God intersected into my life like a burning bolt of lightning and in the blink of an eye my story took an abrupt about-face and became His Story.

What it is like now:

A thousand days of sobriety and a God bigger than life Who requires a lot of WORK from me, have molded and chiseled me into far more than an alcoholic.  I am a loving and responsible mother, sister and friend.  I am a dedicated employee and member of Mercy Street who believes in its mission and lives it OUT LOUD.  I am a driver with a valid Texas drivers license and insurance, a car owner, townhouse dweller, volunteer, law-abiding citizen, taxpayer (ugh), sponsor, sponsee and recovery coach.  I sit on three committees that are a part of the Houston Area Recovery Initiative for the fourth largest city in the country.  I am a Servant and Lover of God who is fully dedicated to following His will for my life which is to share my experiences, both there and back, and offer hope of God’s deliverance for all who suffer from a similar seemingly hopeless state of mind and body.

I hope to offer a unique perspective, possibly even tilting the axis a bit (in a good way), of an intimate relationship with this most Mysterious Jesus God who never leaves us or forsakes us no matter how far down the scale we have gone.  I love Him because He loves me, all of me.  He first loved me!  I had been taught that as a child and had sung Jesus Loves Me since I could form words.  Yet I had forgotten that while I was out there in the wilderness, pounding the hot concrete with bare feet.  I didn’t know the love, grace and mercy of God until I walked off of that concrete and began the journey out of the pit, to hope and a future, to FREEDOM.

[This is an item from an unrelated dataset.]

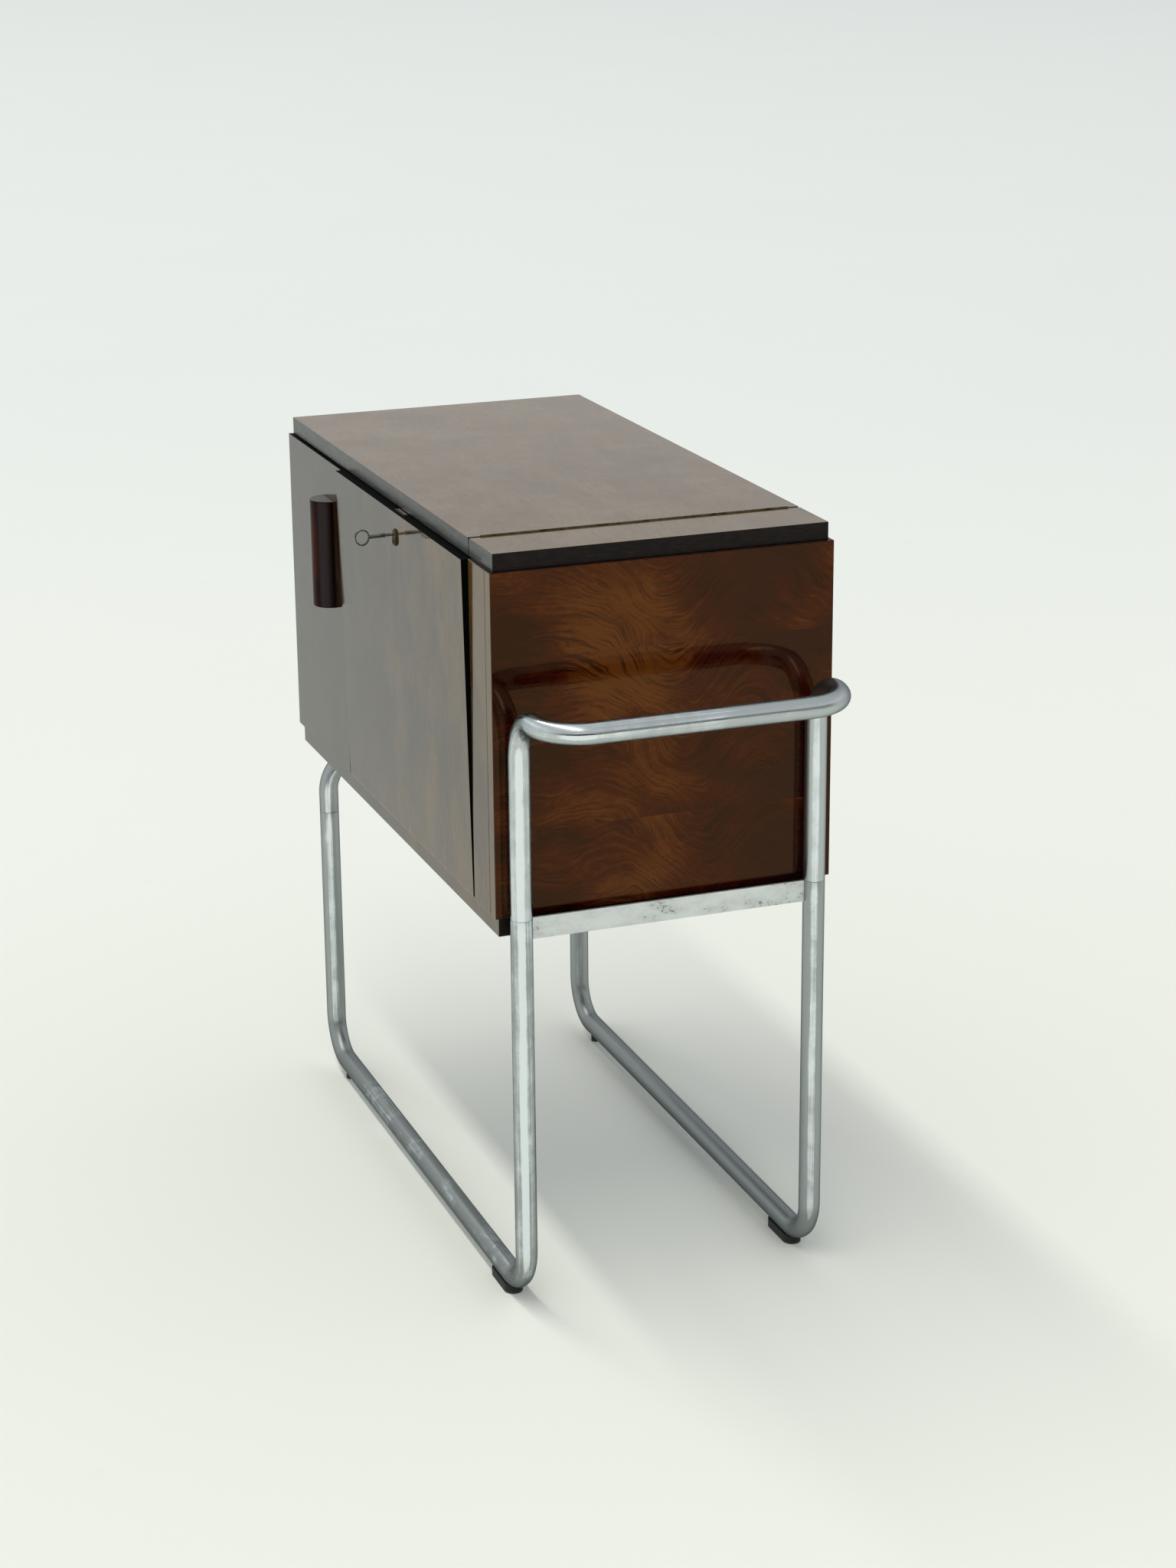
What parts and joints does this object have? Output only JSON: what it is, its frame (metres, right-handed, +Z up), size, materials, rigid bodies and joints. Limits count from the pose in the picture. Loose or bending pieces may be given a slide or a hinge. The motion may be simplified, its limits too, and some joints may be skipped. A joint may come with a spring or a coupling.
{
  "type": "bar cabinet",
  "caption": "Low bar cabinet of glossy walnut veneer on a bent chromed tube frame, with a drop-front flap, a side-hung door, a lifting lid and a serving rail.",
  "frame": {"origin": "middle of the whole object's footprint, on the floor", "axes": "+Z up, +X to the end with the rail, -Y out of the front"},
  "size_m": [0.9307, 0.4552, 0.8818],
  "materials": {
    "walnut": "clear glossy polish over figured veneer",
    "dark_wood": "glossy dark polish",
    "lining": "satin",
    "chrome_tube": "worn plating with pits and dull patches",
    "dull_steel": "dull with brown stains",
    "steel": "worn nickel",
    "brass": "aged, brown in the corners",
    "pad": "matt black"
  },
  "bodies": {
    "carcass": {"left_end_panel": "walnut", "right_end_panel": "walnut", "back_panel": "lining", "base_board": "walnut", "left_partition": "lining", "right_partition": "lining", "front_stile": "walnut", "shelf": "lining", "shelf_pins": "brass", "lid_fixed_strip": "walnut", "lid_hinge_fixed": "brass", "lid_hinge_pin": "steel", "lid_stay_stud": "steel", "flap_hinge_fixed": "brass", "flap_hinge_pin": "steel", "flap_stay_studs": "steel", "door_hinges_fixed": "brass", "door_hinge_pins": "steel", "catch_strike": "brass", "front_runner_loop": "chrome_tube", "rear_runner_loop": "chrome_tube", "left_cross_tube": "chrome_tube", "rail_hoop": "chrome_tube", "tube_spigots": "dull_steel", "cross_angle": "dull_steel", "frame_screws": "dull_steel", "saddle_pads": "pad", "left_glides": "pad"},
    "door": {"side_door": "walnut", "door_handle": "dark_wood", "handle_screws": "steel", "door_hinges_moving": "brass", "door_catch": "brass"},
    "flap": {"flap": "walnut", "flap_hinge_moving": "brass", "flap_stay_brackets": "steel", "lock_case": "brass", "escutcheon": "brass"},
    "flap_arm_left": {"flap_stay_left": "steel"},
    "flap_arm_right": {"flap_stay_right": "steel"},
    "lid": {"lid_leaf": "walnut", "lid_hinge_moving": "brass", "lid_stay_bracket": "steel", "lock_keeper": "brass"},
    "lid_arm": {"lid_stay": "steel"},
    "bolt": {"lock_bolt": "steel"},
    "key": {"key": "steel"}
  },
  "joints": [
    {"name": "flap_hinge", "type": "hinge", "parent": "carcass", "child": "flap", "pos_m": [0.0201, -0.16946, 0.471], "axis": [1, 0, 0], "range_deg": [-1, 89]},
    {"name": "door_hinge", "type": "hinge", "parent": "carcass", "child": "door", "pos_m": [-0.46315, -0.15356, 0.665], "axis": [0, 0, -1], "range_deg": [0, 180]},
    {"name": "lid_hinge", "type": "hinge", "parent": "carcass", "child": "lid", "pos_m": [0.25535, 0.02764, 0.8796], "axis": [0, 1, 0], "range_deg": [0, 100]},
    {"name": "flap_arm_left_pivot", "type": "hinge", "parent": "flap", "child": "flap_arm_left", "pos_m": [-0.21265, -0.15092, 0.61783], "axis": [1, 0, 0], "range_deg": [-45, 1]},
    {"name": "flap_arm_right_pivot", "type": "hinge", "parent": "flap", "child": "flap_arm_right", "pos_m": [0.25535, -0.15092, 0.61783], "axis": [1, 0, 0], "range_deg": [-45, 1]},
    {"name": "lid_arm_pivot", "type": "hinge", "parent": "lid", "child": "lid_arm", "pos_m": [0.13611, 0.21364, 0.8538], "axis": [0, 1, 0], "range_deg": [-50, 0]},
    {"name": "key_turn", "type": "hinge", "parent": "flap", "child": "key", "pos_m": [0.0201, -0.17868, 0.83309], "axis": [0, -0.9998, -0.0175], "range_deg": [0, 180]},
    {"name": "bolt_slide", "type": "slide", "parent": "flap", "child": "bolt", "axis": [0, -0.0175, 0.9998], "range_m": [0, 0.008]}
  ],
  "couplings": [
    {"joint": "flap_arm_left_pivot", "follows": "flap_hinge", "ratio": -0.5},
    {"joint": "flap_arm_right_pivot", "follows": "flap_hinge", "ratio": -0.5},
    {"joint": "lid_arm_pivot", "follows": "lid_hinge", "ratio": -0.5},
    {"joint": "key_turn", "follows": "bolt_slide", "rad_per_m": 392.7}
  ]
}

“The Spirit of the Sovereign LORD is on me, because the LORD has anointed me to proclaim good news to the poor. He has sent me to bind up the brokenhearted, to proclaim freedom for the captives and release from darkness for the prisoners,”  Isaiah 61:1-3

I am going to tell you my story, Sweet Siestas, if you care or dare to listen.  I promise I will be honest and candid, direct and to the point.  I will try my best not to ramble on about the problem without moving quickly to the solution.  For me, not just any alcoholic, there is but One Solution.  Not just any God.  It takes a God the size of the universe, bigger and badder than them all, to accomplish for us and through us what we cannot do for ourselves.  It takes the all powerful, all consuming, all merciful Crazy Love of Jesus and our full acceptance of who we are in and to Him.  It takes a willingness to do WHAT HE ASKS, which is A LOT.  It takes honesty and authenticity.  This is Who I Am and it only matters what God thinks because of Who He Is.  Then its Katie bar the door!  Here am I, send me, all of me, scars, limps and all.  And He will and He does because He loves us with a love that transcends all barriers and which is, well … indescribable.  Brennan Manning, my second favorite author, wrote these words in The Furious Longing of God:  “Employing adjectives such as furious, passionate, vehement, and aching to describe the longing of God are my mumbling and fumbling to express the Inexpressible.  Yet, I plod on.” Please bear with me, my Siestas, while I mumble and fumble to express the Inexpressible.

 

Dear Jesus God, You know that the absolute best prayer I ever prayed in my life was the simplest of all prayers:  God, Please Help Me!  I’m praying it again now, Dear Jesus.  Please help me to be effective in Your world and for Your glory and honor alone.  Please help me to shine the light of Jesus in the darkest night, to the wounded and broken who need a shred of hope because everyone needs some, Lord.  I love you with all my heart and soul.  I am Yours, all of me.  Amen.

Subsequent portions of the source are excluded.